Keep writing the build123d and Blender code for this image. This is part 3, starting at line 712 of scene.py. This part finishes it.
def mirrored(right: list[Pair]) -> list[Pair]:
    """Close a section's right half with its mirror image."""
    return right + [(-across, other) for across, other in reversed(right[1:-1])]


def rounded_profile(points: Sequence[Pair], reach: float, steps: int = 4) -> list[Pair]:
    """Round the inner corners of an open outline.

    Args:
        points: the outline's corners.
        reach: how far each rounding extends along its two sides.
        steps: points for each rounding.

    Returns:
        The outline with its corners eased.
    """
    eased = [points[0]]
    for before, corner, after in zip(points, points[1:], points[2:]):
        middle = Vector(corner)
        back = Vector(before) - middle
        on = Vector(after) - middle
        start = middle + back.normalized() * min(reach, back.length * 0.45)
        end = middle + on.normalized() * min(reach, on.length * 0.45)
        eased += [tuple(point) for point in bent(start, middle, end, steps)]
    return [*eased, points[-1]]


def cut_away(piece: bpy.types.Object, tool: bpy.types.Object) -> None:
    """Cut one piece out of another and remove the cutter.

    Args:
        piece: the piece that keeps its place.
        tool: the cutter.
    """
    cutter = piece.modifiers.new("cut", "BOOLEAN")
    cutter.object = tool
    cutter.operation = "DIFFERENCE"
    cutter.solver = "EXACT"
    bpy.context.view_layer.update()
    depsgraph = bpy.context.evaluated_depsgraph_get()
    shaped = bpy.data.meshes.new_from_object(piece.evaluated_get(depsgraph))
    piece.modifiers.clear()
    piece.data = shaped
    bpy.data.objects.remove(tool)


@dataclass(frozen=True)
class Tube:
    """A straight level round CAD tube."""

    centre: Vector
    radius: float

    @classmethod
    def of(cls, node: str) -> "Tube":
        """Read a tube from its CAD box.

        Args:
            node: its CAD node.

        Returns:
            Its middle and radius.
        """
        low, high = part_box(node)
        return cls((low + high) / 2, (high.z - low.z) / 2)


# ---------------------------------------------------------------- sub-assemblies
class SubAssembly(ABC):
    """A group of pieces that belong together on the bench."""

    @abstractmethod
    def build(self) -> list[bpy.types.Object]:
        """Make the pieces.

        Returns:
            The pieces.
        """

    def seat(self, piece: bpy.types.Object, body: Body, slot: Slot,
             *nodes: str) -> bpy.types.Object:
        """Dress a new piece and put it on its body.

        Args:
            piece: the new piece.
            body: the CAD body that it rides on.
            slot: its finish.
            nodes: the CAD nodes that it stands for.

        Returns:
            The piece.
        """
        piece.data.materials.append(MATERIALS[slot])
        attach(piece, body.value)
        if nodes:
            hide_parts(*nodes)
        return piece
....
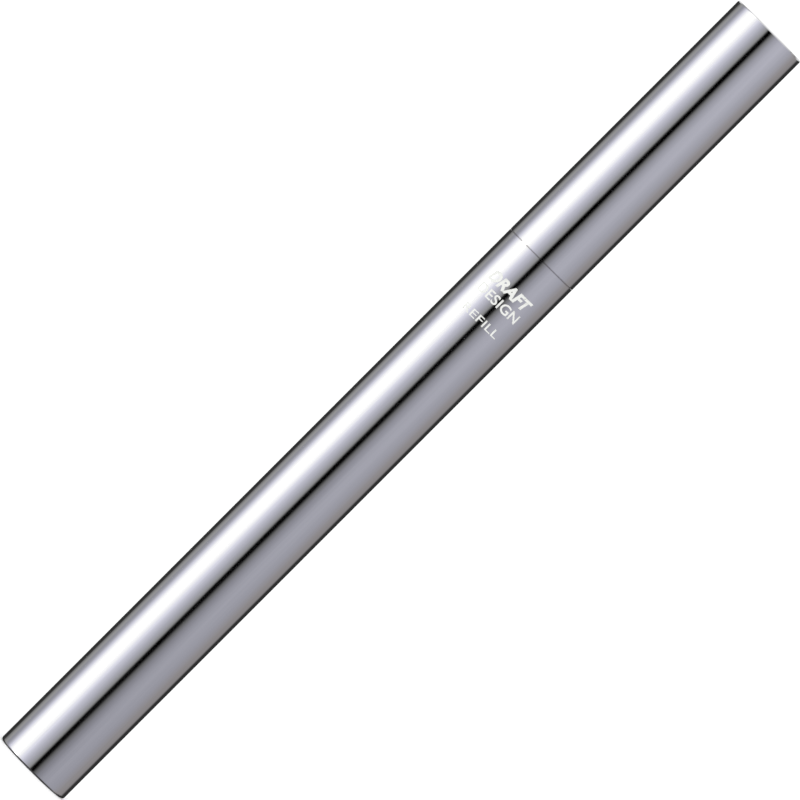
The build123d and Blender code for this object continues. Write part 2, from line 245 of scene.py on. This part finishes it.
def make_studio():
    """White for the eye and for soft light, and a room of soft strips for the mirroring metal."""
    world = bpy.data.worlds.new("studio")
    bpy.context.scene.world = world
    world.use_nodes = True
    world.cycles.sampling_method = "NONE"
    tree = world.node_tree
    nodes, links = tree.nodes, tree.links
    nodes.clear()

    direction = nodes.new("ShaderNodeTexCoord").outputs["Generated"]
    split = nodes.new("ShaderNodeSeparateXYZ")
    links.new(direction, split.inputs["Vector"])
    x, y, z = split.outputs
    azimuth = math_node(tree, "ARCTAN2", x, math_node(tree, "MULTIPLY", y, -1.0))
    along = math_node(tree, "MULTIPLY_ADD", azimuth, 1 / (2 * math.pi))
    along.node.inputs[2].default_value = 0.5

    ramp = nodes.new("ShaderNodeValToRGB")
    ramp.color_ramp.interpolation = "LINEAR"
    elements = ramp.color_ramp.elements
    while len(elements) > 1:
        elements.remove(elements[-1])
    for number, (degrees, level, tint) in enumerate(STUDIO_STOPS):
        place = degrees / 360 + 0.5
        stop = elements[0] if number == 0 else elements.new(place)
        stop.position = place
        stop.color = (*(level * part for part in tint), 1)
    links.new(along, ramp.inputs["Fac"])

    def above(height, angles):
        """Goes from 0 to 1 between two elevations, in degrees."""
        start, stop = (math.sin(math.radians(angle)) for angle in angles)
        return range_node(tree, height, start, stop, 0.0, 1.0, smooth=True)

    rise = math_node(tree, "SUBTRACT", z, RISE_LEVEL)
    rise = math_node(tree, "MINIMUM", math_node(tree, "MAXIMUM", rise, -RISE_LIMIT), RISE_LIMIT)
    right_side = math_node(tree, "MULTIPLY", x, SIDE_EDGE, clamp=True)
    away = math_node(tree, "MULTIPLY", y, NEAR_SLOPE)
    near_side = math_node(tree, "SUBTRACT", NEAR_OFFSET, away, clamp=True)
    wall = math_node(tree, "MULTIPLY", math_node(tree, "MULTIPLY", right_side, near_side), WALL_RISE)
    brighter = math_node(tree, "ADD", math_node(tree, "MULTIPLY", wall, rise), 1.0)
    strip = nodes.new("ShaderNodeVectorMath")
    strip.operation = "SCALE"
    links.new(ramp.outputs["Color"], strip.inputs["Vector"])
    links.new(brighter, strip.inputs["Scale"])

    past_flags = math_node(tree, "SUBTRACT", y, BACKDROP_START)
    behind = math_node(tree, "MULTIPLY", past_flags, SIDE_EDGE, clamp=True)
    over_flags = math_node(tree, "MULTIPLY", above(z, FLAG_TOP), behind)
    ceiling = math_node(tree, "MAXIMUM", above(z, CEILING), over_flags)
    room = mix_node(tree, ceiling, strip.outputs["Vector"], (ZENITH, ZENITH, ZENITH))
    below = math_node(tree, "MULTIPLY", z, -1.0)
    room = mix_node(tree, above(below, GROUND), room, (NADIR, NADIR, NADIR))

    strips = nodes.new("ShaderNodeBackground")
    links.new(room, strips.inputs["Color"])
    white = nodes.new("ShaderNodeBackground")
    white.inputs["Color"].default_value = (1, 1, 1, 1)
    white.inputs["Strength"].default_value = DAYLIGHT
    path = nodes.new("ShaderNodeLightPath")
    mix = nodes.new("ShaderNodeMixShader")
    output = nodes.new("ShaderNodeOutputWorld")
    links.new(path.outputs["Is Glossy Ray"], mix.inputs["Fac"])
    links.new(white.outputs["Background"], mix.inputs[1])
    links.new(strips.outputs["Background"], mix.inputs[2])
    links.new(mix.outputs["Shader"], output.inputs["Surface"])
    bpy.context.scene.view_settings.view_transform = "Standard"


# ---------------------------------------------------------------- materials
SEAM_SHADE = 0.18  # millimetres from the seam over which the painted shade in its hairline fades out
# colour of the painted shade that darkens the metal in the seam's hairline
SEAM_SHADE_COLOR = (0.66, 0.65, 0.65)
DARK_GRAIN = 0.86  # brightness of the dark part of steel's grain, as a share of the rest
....
• CHALLENGE:
Retype precisely, and only, the span of lines that opens at the line containing "The build123d and Blender code for this object" and closes at the line containing "along.node.inputs[2].default_value = 0.5", both inclusive.

• RESULT:
The build123d and Blender code for this object continues. Write part 2, from line 245 of scene.py on. This part finishes it.
def make_studio():
    """White for the eye and for soft light, and a room of soft strips for the mirroring metal."""
    world = bpy.data.worlds.new("studio")
    bpy.context.scene.world = world
    world.use_nodes = True
    world.cycles.sampling_method = "NONE"
    tree = world.node_tree
    nodes, links = tree.nodes, tree.links
    nodes.clear()

    direction = nodes.new("ShaderNodeTexCoord").outputs["Generated"]
    split = nodes.new("ShaderNodeSeparateXYZ")
    links.new(direction, split.inputs["Vector"])
    x, y, z = split.outputs
    azimuth = math_node(tree, "ARCTAN2", x, math_node(tree, "MULTIPLY", y, -1.0))
    along = math_node(tree, "MULTIPLY_ADD", azimuth, 1 / (2 * math.pi))
    along.node.inputs[2].default_value = 0.5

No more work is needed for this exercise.